The Extraordinary Adventures of Adele Blanc Sec

  • Rating: The Extraordinary Adventures of Adele Blanc Sec rated 3
  • Director: Luc Besson
  • Starring: Mathieu Amalric
  • Details: France / 107mins (12A).

After two animated adventures, Luc Besson is back directing live action. Always a man for style over substance, it's as you were for the Frenchman with this adaptation of Jacques Tardi's graphic novel adventures. Fun and frantic stuff it might be, caring about what happens is another matter entirely. In a nutshell, if you want some madcap Fifth Element flourishes mixed with Night At The Museum shenanigans then this is for you.
After its Amelie-like intro – setting up a bizarre world inhabited by a myriad of quirky characters - Adele Blanc-Sec soon settles down to reveal the main thrust of the story: At the turn of the 20th century, travel writer/tomb raider/master of disguise Adele (Bourgoin) seeks out the tomb of Pharaoh Rasmes II because his doctor, buried alongside him, was known to work miracles. Adele needs a miracle, as she feels responsible for the comatose state of her sister who has spent the last five years sitting upright in bed with a hatpin sticking out of her head (don't ask). Adele needs to take this mummified doctor back to Paris so her friend, Professor Ménard (Nersessian) can resurrect him (don't ask). However, with all this going on a 1.3 billion year old egg has hatched a pterodactyl and is somehow connected to Ménard in an ET/Elliot fashion (again, don't ask). With the killer bird flying about Paris, the police are on the case with the bumbling inspector (Gilles Lellouche) hiring a big game hunter to help track the pterodactyl down.
As you can probably tell Adele Blanc-Sec is nonsense. But it's meant to be. Flitting about here, there and everywhere, the plot follows an anything goes trajectory. Besson keeps the show moving with some lively pacing but he struggles to join the dots at times; caring one way or another that Adele completes her mission is a struggle left to the audience. It can be fun in a this-is-so-wacky-it's-fun angle but it isn't as fun as Besson would hope. One sequence sees Adele attempt to sneak into Ménard's prison cell to spring his release but is foiled a number of times: When she finally succeeds, however, Ménard states that he prefers a nap to escape so Adele has to leave and try again at another time. That's not funny, that's annoying. And stops the movie stone dead. This isn't the only sequence that suffers this fate.

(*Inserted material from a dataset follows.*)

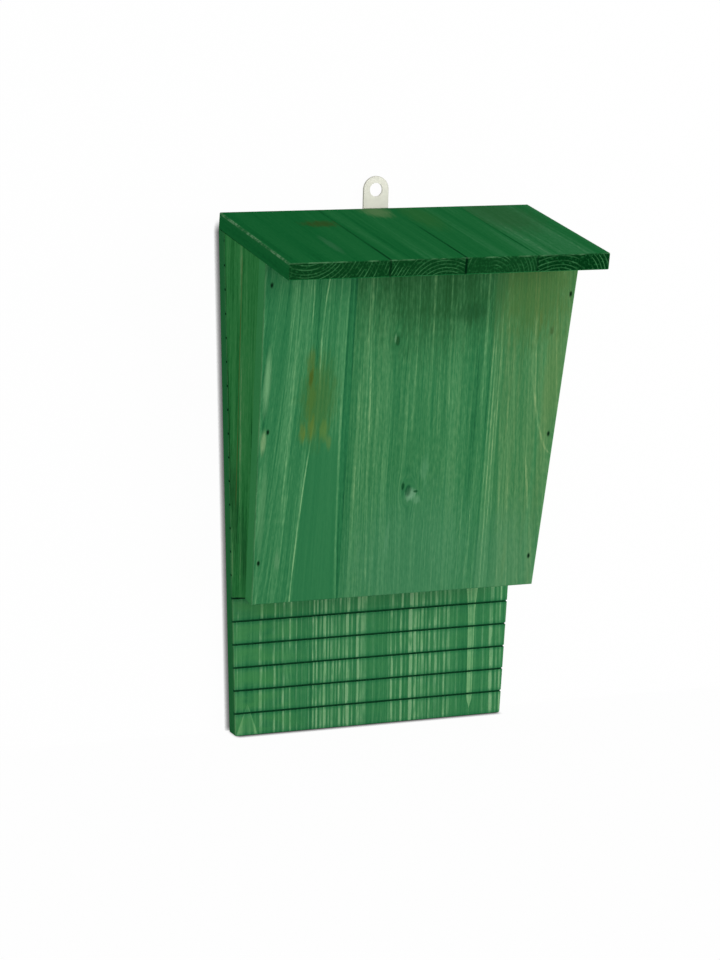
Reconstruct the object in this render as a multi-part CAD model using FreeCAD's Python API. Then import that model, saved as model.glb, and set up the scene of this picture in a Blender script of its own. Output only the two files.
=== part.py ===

Louise Bourgoin saves the movie with her committed and energetic turn as the heroine – an Indiana Jones type who likes to lash people with her sharp tongue than a whip. Indy imagery is raised in the opening action sequence set in a pyramid and Mattieu Amalric's bad guy even looks like Toht; more of Amalric vs Bourgoin would have done very nicely indeed but it wasn't to be.
Entertaining but the proceedings are too lightweight to care about the outcome.